"Our WoRDs center partners, who helped develop our applications using the free and open source Kepler scientific workflow, are of tremendous help in quickly transforming our Gateway Social Science XSEDE application into a Kepler workflow system that is much easier to assemble and modify from our existing R code for rapid discoveries and teaching applications. We're looking to partner to include phylogenetic modeling in our workflows."
--- Douglas White, Ph.D.
Housed in the San Diego Supercomputer Center, at UC San Diego, the Workflows for Data Science (WorDS) Center of Excellence is a hub for the development, promotion, and delivery of workflow services for a wide range of applications.

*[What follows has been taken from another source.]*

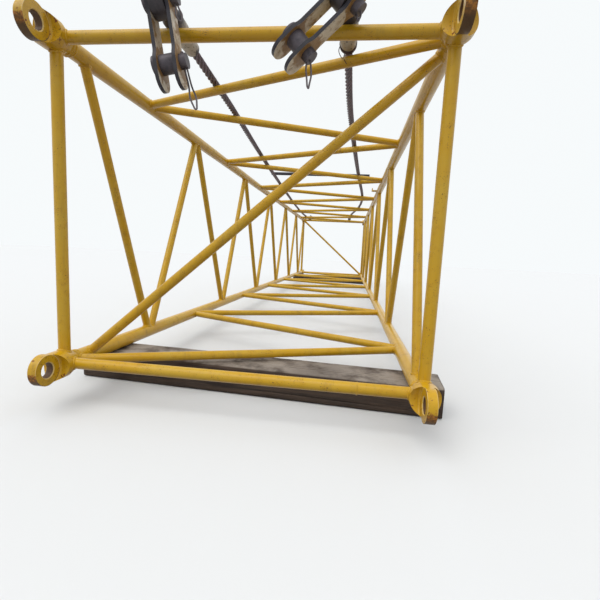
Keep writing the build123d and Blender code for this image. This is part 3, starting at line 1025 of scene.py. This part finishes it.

Our mission is to support data analysis projects, data scientists and software engineers in their computational practices involving process management.
Expertise and services:
- Consulting with world-class researchers and an A-Team of developers well-versed in data science and scientific computing technologies
- Workflow management technologies that resulted in the collaborative development of the popular Kepler Scientific Workflow System
- Development of data science workflow applications through combination of tools, technologies and best practices
- Hands on consulting on workflow technologies for big data and cloud systems, i.e., MapReduce, Hadoop, Yarn, Cascading
- Technology briefings and classes on end-to-end support for data science
Areas in which WorDS researchers conduct scientific collaborations include:
- Environmental Observatories
- Computational Chemistry
WorDS Center of Excellence builds upon more than a decade of experience on building workflows for computational science, data science and engineering at the intersection of distributed computing, big data analysis, reproducible science, while fostering a collaborative working culture.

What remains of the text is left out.